Every question in The BIG BIG Book provides your couples therapist with essential information they need in order to help both of you.
Let's face it. Few of us actually ENJOY filling out forms. But The BIG BIG Book is different.
A bad marriage is every bit a team sport as a successful marriage. However, in a good marriage you're on the same team, and in a bad one you're on opposing sides. So when we look at The BIG BIG Book, we read your stories side-by-side. We want to know which side you're on.
Each and every question provides your therapist with a blueprint, a guideline to help you get on the same team.
But not all questions are about your relationship. We want to know something about you, as a person, too. We want to know about your stresses and troubles. We want to know about work pressures and health ailments. We want to know about your children, stepchildren and grandchildren.
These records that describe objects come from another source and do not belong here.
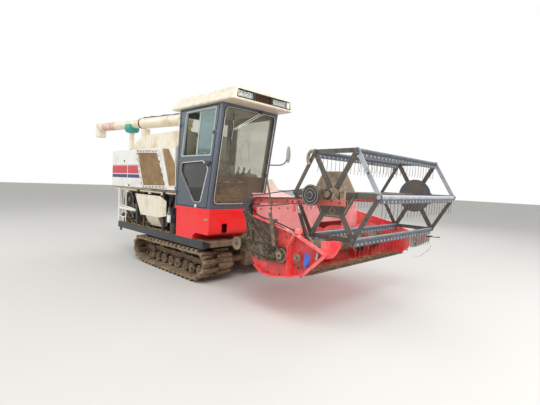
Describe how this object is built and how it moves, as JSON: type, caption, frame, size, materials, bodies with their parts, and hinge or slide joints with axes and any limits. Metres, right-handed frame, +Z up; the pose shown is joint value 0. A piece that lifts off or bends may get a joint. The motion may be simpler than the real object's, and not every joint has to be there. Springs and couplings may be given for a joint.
{
  "type": "tracked combine harvester",
  "caption": "Rubber-tracked combine harvester with a cab, a tined pick-up reel header that lifts, and a swinging unloading auger.",
  "frame": {"origin": "on the ground below the middle of the overall box", "axes": "+X forward to the header, +Y to the machine's left, +Z up"},
  "size_m": [6.1674, 2.242, 2.6],
  "materials": {
    "black_paint": "worn semi-gloss",
    "muddy_steel": "dusty, dried mud",
    "muddy_rubber": "matt, dried mud",
    "engine_iron": "painted casting",
    "cream_paint": "weathered gloss",
    "white_paint": "weathered gloss",
    "red_paint": "weathered gloss",
    "faded_red_paint": "sun-bleached",
    "slate_paint": "semi-gloss",
    "lamp_glass": "clear",
    "window_glass": "tinted",
    "seat_vinyl": "matt vinyl",
    "dark_plastic": "matt",
    "rusty_steel": "rusty, dusty",
    "tine_steel": "worn",
    "chromed_rod": "polished"
  },
  "bodies": {
    "chassis": {"main_frame": "black_paint", "drive_axle": "muddy_steel", "track_frames": "muddy_steel", "track_rollers": "muddy_steel", "sprockets": "muddy_steel", "track_right": "muddy_rubber", "track_left": "muddy_rubber", "engine": "engine_iron", "lower_drives": "muddy_steel", "thresher": "cream_paint", "grain_tank": "cream_paint", "side_panels": "cream_paint", "auger_posts": "cream_paint", "cab_base": "red_paint", "front_step": "muddy_steel", "cab_frame": "slate_paint", "cab_roof": "cream_paint", "roof_lamps": "lamp_glass", "cab_glass": "window_glass", "seat": "seat_vinyl", "console": "dark_plastic", "cab_fittings": "dark_plastic"},
    "screen": {"screen_door": "white_paint"},
    "door": {"cab_door": "slate_paint", "door_glass": "window_glass"},
    "header": {"feeder_house": "faded_red_paint", "header_trough": "faded_red_paint", "header_ends": "red_paint", "cutter_bar": "rusty_steel", "header_drives": "muddy_steel"},
    "platform": {"platform_auger": "faded_red_paint"},
    "reel_carrier": {"reel_arms": "faded_red_paint"},
    "reel": {"reel_frame": "slate_paint"},
    "tines_1": {"tine_bar_1": "tine_steel"},
    "tines_2": {"tine_bar_2": "tine_steel"},
    "tines_3": {"tine_bar_3": "tine_steel"},
    "tines_4": {"tine_bar_4": "tine_steel"},
    "tines_5": {"tine_bar_5": "tine_steel"},
    "tines_6": {"tine_bar_6": "tine_steel"},
    "header_barrel": {"header_cylinder": "black_paint"},
    "header_piston": {"header_rod": "chromed_rod"},
    "reel_barrels": {"reel_cylinders": "black_paint"},
    "reel_pistons": {"reel_rods": "chromed_rod"},
    "turret": {"auger_turret": "cream_paint"},
    "unloader": {"unloading_auger": "cream_paint"}
  },
  "joints": [
    {"name": "header_lift", "type": "hinge", "parent": "chassis", "child": "header", "pos_m": [0.2, 0.34, 1.29], "axis": [0, -1, 0], "range_deg": [-13, 6]},
    {"name": "platform_spin", "type": "hinge", "parent": "header", "child": "platform", "pos_m": [1.93, 0, 0.705], "axis": [0, 1, 0], "continuous": true},
    {"name": "reel_lift", "type": "hinge", "parent": "header", "child": "reel_carrier", "pos_m": [1.56, 0, 1.215], "axis": [0, -1, 0], "range_deg": [-7, 12]},
    {"name": "reel_spin", "type": "hinge", "parent": "reel_carrier", "child": "reel", "pos_m": [2.582, 0, 1.346], "axis": [0, 1, 0], "continuous": true},
    {"name": "tines_1_level", "type": "hinge", "parent": "reel", "child": "tines_1", "pos_m": [3.057, 0, 1.346], "axis": [0, 1, 0], "continuous": true},
    {"name": "tines_2_level", "type": "hinge", "parent": "reel", "child": "tines_2", "pos_m": [2.8195, 0, 1.75736], "axis": [0, 1, 0], "continuous": true},
    {"name": "tines_3_level", "type": "hinge", "parent": "reel", "child": "tines_3", "pos_m": [2.3445, 0, 1.75736], "axis": [0, 1, 0], "continuous": true},
    {"name": "tines_4_level", "type": "hinge", "parent": "reel", "child": "tines_4", "pos_m": [2.107, 0, 1.346], "axis": [0, 1, 0], "continuous": true},
    {"name": "tines_5_level", "type": "hinge", "parent": "reel", "child": "tines_5", "pos_m": [2.3445, 0, 0.93464], "axis": [0, 1, 0], "continuous": true},
    {"name": "tines_6_level", "type": "hinge", "parent": "reel", "child": "tines_6", "pos_m": [2.8195, 0, 0.93464], "axis": [0, 1, 0], "continuous": true},
    {"name": "header_cylinder_pivot", "type": "hinge", "parent": "chassis", "child": "header_barrel", "pos_m": [0.57, 0.34, 0.52], "axis": [0, -1, 0], "range_deg": [-21, 10]},
    {"name": "header_rod_slide", "type": "slide", "parent": "header_barrel", "child": "header_piston", "axis": [0.9839, 0, 0.1789], "range_m": [-0.19, 0.09]},
    {"name": "reel_cylinder_pivot", "type": "hinge", "parent": "header", "child": "reel_barrels", "pos_m": [2.33, 0, 0.88], "axis": [0, -1, 0], "range_deg": [-5.5, 3.5]},
    {"name": "reel_rod_slide", "type": "slide", "parent": "reel_barrels", "child": "reel_pistons", "axis": [-0.4073, 0, 0.9133], "range_m": [-0.08, 0.135]},
    {"name": "cab_door_swing", "type": "hinge", "parent": "chassis", "child": "door", "pos_m": [-0.127, -0.9705, 1.735], "axis": [-0.0577, 0, -0.9983], "range_deg": [0, 95]},
    {"name": "screen_swing", "type": "hinge", "parent": "chassis", "child": "screen", "pos_m": [-1.4135, -0.98, 1.5815], "axis": [0.3706, 0, -0.9288], "range_deg": [0, 100]},
    {"name": "unloader_swing", "type": "hinge", "parent": "chassis", "child": "turret", "pos_m": [-0.56, -0.6, 2.17], "axis": [0, 0, 1], "range_deg": [0, 95]},
    {"name": "unloader_lift", "type": "hinge", "parent": "turret", "child": "unloader", "pos_m": [-0.56, -0.6, 2.4], "axis": [-0.1719, 0.9851, 0], "range_deg": [0, 30]}
  ],
  "couplings": [
    {"joint": "tines_1_level", "follows": "reel_spin", "ratio": -1},
    {"joint": "tines_2_level", "follows": "reel_spin", "ratio": -1},
    {"joint": "tines_3_level", "follows": "reel_spin", "ratio": -1},
    {"joint": "tines_4_level", "follows": "reel_spin", "ratio": -1},
    {"joint": "tines_5_level", "follows": "reel_spin", "ratio": -1},
    {"joint": "tines_6_level", "follows": "reel_spin", "ratio": -1},
    {"joint": "header_cylinder_pivot", "follows": "header_lift", "ratio": 1.59},
    {"joint": "header_rod_slide", "follows": "header_lift", "m_per_rad": 0.785},
    {"joint": "reel_cylinder_pivot", "follows": "reel_lift", "ratio": -0.41},
    {"joint": "reel_rod_slide", "follows": "reel_lift", "m_per_rad": 0.57}
  ]
}
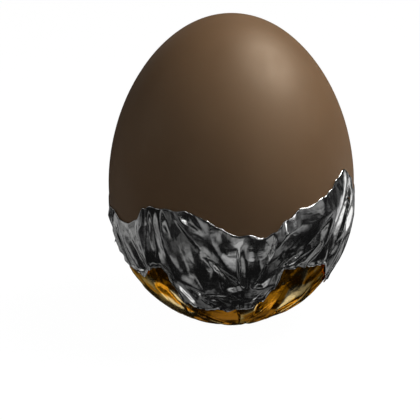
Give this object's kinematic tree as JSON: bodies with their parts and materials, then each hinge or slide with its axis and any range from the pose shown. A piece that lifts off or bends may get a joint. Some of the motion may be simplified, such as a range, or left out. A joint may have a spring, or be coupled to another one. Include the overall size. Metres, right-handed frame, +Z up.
{
  "type": "chocolate egg",
  "caption": "Smooth milk chocolate egg standing on its broad end, half unwrapped from a crumpled foil that is gold outside and silver where it is turned back down.",
  "frame": {"origin": "middle of the flat foot that the wrapped egg stands on", "axes": "+Z up along the egg's long axis, from the broad end to the narrow end; -Y towards the shown front; +X to the viewer's right"},
  "size_m": [0.0465, 0.0465, 0.0571],
  "materials": {
    "chocolate": "smooth moulded milk chocolate, soft uneven satin gloss",
    "foil": "crumpled thin aluminium foil, bare silver inside, gold lacquer outside"
  },
  "bodies": {
    "root": {"chocolate_egg": "chocolate", "foil_wrapper": "foil"}
  },
  "joints": []
}
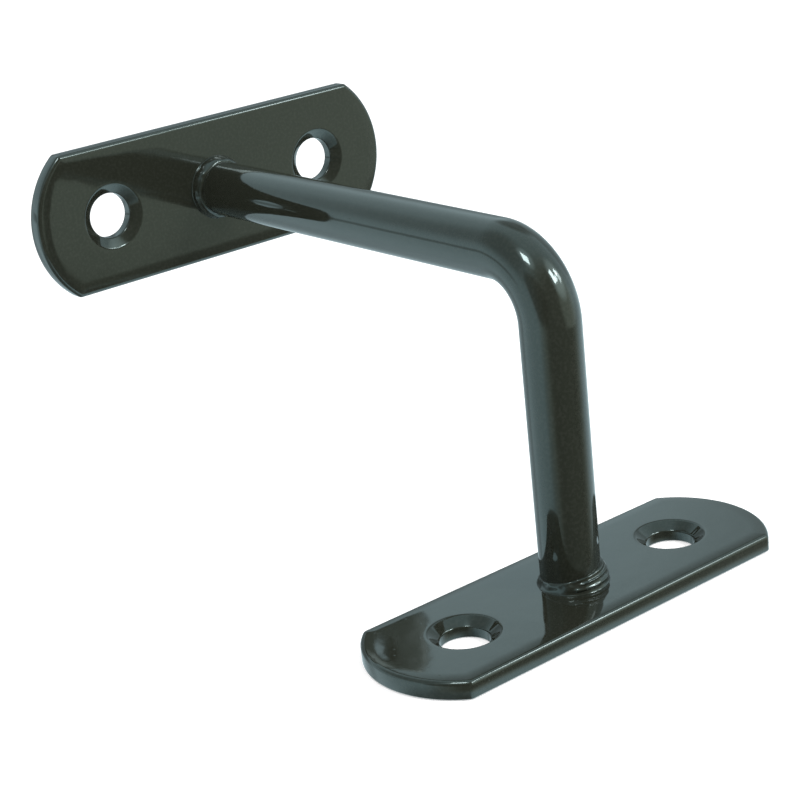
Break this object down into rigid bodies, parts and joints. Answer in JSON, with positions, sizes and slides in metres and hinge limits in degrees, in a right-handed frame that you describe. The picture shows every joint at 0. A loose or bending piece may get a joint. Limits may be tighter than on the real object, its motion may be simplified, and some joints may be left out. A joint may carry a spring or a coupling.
{
  "type": "handrail bracket",
  "caption": "Fixed handrail bracket: a round bar bent square between a wall plate and a rail plate, each of flat bar with convex ends and countersunk screw holes.",
  "frame": {"origin": "centre of the wall plate's back face, on the wall, midway between its screw holes", "axes": "+Y into the wall, square to it; X along both plates; +Z away from the rail plate. The arm runs out along -Y and then along -Z, so the rail plate is below as pictured. On a wall it is usually turned the other way up, with the rail plate under the handrail."},
  "size_m": [0.075, 0.1005, 0.0675],
  "materials": {
    "enamel": "glossy dark green-black enamel on steel, smooth, a little wavy",
    "weld_enamel": "the same enamel over the ridges of a weld bead"
  },
  "bodies": {
    "root": {"wall_plate": "enamel", "rail_plate": "enamel", "arm": "enamel", "wall_weld": "weld_enamel", "rail_weld": "weld_enamel"}
  },
  "joints": []
}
Every question focuses our understanding of you as a total person, with a complicated life and complex motives.
All of these things are important for us to know.
It is a truism to say that our family-of-origin shapes the people we've become today, either by good or bad example. But we don't "psych you out" to point the finger. We need to understand your past to help you make sense of today. Or perhaps to help you understand yourself at bit better.
If you were battered, sexually or emotionally abused, that may not stay in your past. It may be showing up in how open you are to loving others or responding sexually.
We're clinicians first. That means we know how to psychotherapeutically treat individuals as well as couples. So we know how issues like depression or anxiety can impact you and your marriage. It is a give-and-take between helping you manage whatever concrete issues you might have, and how you and your partner can work together with those issues, to improve your marriage despite them.
As important as the past is, however, we want you to function better right here, right now. We want you to have a stronger relationship foundation to enjoy more energy, feel more passionate about life and your partner, and look forward to coming home at the end of the day.
Goals don't have to be mutual. One person can have different hopes and dreams from their partner, and that's alright. But how well do you understand your partner's dreams? How well do you understand your own?
In every conflict, science has taught us that there's a dream buried deep inside. Something you hold dear, and cannot let go of. Dr. John Gottman calls these your "bones." In a fight, you can't give up your bones. Our job is to help you to articulate those dreams, those values, those "bones."
Then we help both of you to recognize that you CAN have your dreams (in fact you must), in order to become happily married. If you sacrifice what's most precious to you in order to stay married, we haven't done our jobs.
Therefore, The BIG BIG Book has many questions that focus on today, not the past. And also the future...
Some of our couples are best of friends, they just have no sex life. And it's agonizing.
People often believe it's just a matter of lacking "sexual chemistry," but that's not the case.
Sexual chemistry isn't a "hormone" that runs through your system in the presence of a desirable other. Sexual chemistry is a complex set of variables that we understand and work with you on.
The questions about sexuality in the book are both from the Gottman Institute, and created by Dr. Kathy McMahon (Dr. K) to help us understand that "fingerprint" complexity of your sexual desire and passion. Once we understand it, we can help you work to improve your passions.